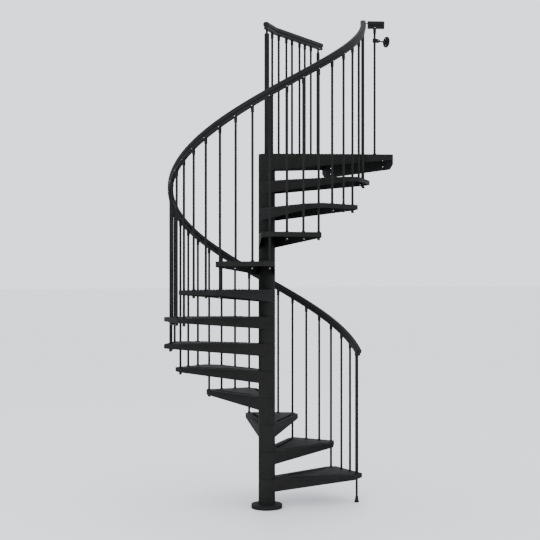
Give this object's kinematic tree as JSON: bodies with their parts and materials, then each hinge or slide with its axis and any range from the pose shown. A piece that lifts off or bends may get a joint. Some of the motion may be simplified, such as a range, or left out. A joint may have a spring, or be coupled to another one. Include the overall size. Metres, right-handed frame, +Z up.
{
  "type": "spiral staircase",
  "caption": "Black steel spiral stair: wedge treads on a column of stacked hubs, spiral balustrade with a moulded handrail, and a wall-fixed landing.",
  "frame": {"origin": "centre of the base plate's underside, on the column's axis", "axes": "+Z up the column; +X square to the wall that carries the landing, out of the stair; the stair climbs counter-clockwise seen from above"},
  "size_m": [1.6902, 1.6344, 3.9056],
  "materials": {
    "black_powder_coat": "satin fine-textured powder coat",
    "bracket_paint": "satin",
    "rail_plastic": "satin moulded plastic",
    "bright_steel": "zinc plated"
  },
  "bodies": {
    "root": {"base_plate": "black_powder_coat", "base_cover": "black_powder_coat", "centre_rod": "bright_steel", "tread_01": "black_powder_coat", "tread_02": "black_powder_coat", "tread_03": "black_powder_coat", "tread_04": "black_powder_coat", "tread_05": "black_powder_coat", "tread_06": "black_powder_coat", "tread_07": "black_powder_coat", "tread_08": "black_powder_coat", "tread_09": "black_powder_coat", "tread_10": "black_powder_coat", "tread_11": "black_powder_coat", "tread_12": "black_powder_coat", "landing": "black_powder_coat", "start_newel": "black_powder_coat", "newel_foot": "rail_plastic", "balusters_01": "black_powder_coat", "balusters_02": "black_powder_coat", "balusters_03": "black_powder_coat", "balusters_04": "black_powder_coat", "balusters_05": "black_powder_coat", "balusters_06": "black_powder_coat", "balusters_07": "black_powder_coat", "balusters_08": "black_powder_coat", "balusters_09": "black_powder_coat", "balusters_10": "black_powder_coat", "balusters_11": "black_powder_coat", "balusters_12": "black_powder_coat", "handrail": "rail_plastic", "handrail_top": "rail_plastic", "landing_newel": "black_powder_coat", "landing_balusters": "black_powder_coat", "landing_end_post": "black_powder_coat", "landing_rail_elbow": "rail_plastic", "landing_rail": "rail_plastic", "wall_baluster": "black_powder_coat", "wall_rail": "rail_plastic", "rail_pin": "black_powder_coat", "wall_bracket": "bracket_paint"}
  },
  "joints": []
}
- - - - - - -
YOUR OBJECTIVE:
Your task is to print the whole listing again exactly.

TASK RESULT:
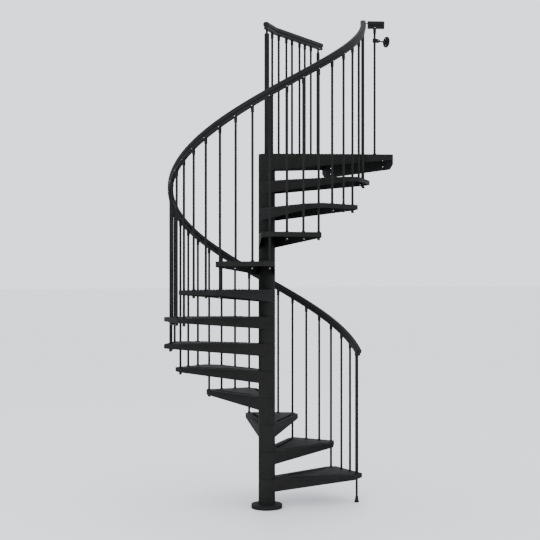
Give this object's kinematic tree as JSON: bodies with their parts and materials, then each hinge or slide with its axis and any range from the pose shown. A piece that lifts off or bends may get a joint. Some of the motion may be simplified, such as a range, or left out. A joint may have a spring, or be coupled to another one. Include the overall size. Metres, right-handed frame, +Z up.
{
  "type": "spiral staircase",
  "caption": "Black steel spiral stair: wedge treads on a column of stacked hubs, spiral balustrade with a moulded handrail, and a wall-fixed landing.",
  "frame": {"origin": "centre of the base plate's underside, on the column's axis", "axes": "+Z up the column; +X square to the wall that carries the landing, out of the stair; the stair climbs counter-clockwise seen from above"},
  "size_m": [1.6902, 1.6344, 3.9056],
  "materials": {
    "black_powder_coat": "satin fine-textured powder coat",
    "bracket_paint": "satin",
    "rail_plastic": "satin moulded plastic",
    "bright_steel": "zinc plated"
  },
  "bodies": {
    "root": {"base_plate": "black_powder_coat", "base_cover": "black_powder_coat", "centre_rod": "bright_steel", "tread_01": "black_powder_coat", "tread_02": "black_powder_coat", "tread_03": "black_powder_coat", "tread_04": "black_powder_coat", "tread_05": "black_powder_coat", "tread_06": "black_powder_coat", "tread_07": "black_powder_coat", "tread_08": "black_powder_coat", "tread_09": "black_powder_coat", "tread_10": "black_powder_coat", "tread_11": "black_powder_coat", "tread_12": "black_powder_coat", "landing": "black_powder_coat", "start_newel": "black_powder_coat", "newel_foot": "rail_plastic", "balusters_01": "black_powder_coat", "balusters_02": "black_powder_coat", "balusters_03": "black_powder_coat", "balusters_04": "black_powder_coat", "balusters_05": "black_powder_coat", "balusters_06": "black_powder_coat", "balusters_07": "black_powder_coat", "balusters_08": "black_powder_coat", "balusters_09": "black_powder_coat", "balusters_10": "black_powder_coat", "balusters_11": "black_powder_coat", "balusters_12": "black_powder_coat", "handrail": "rail_plastic", "handrail_top": "rail_plastic", "landing_newel": "black_powder_coat", "landing_balusters": "black_powder_coat", "landing_end_post": "black_powder_coat", "landing_rail_elbow": "rail_plastic", "landing_rail": "rail_plastic", "wall_baluster": "black_powder_coat", "wall_rail": "rail_plastic", "rail_pin": "black_powder_coat", "wall_bracket": "bracket_paint"}
  },
  "joints": []
}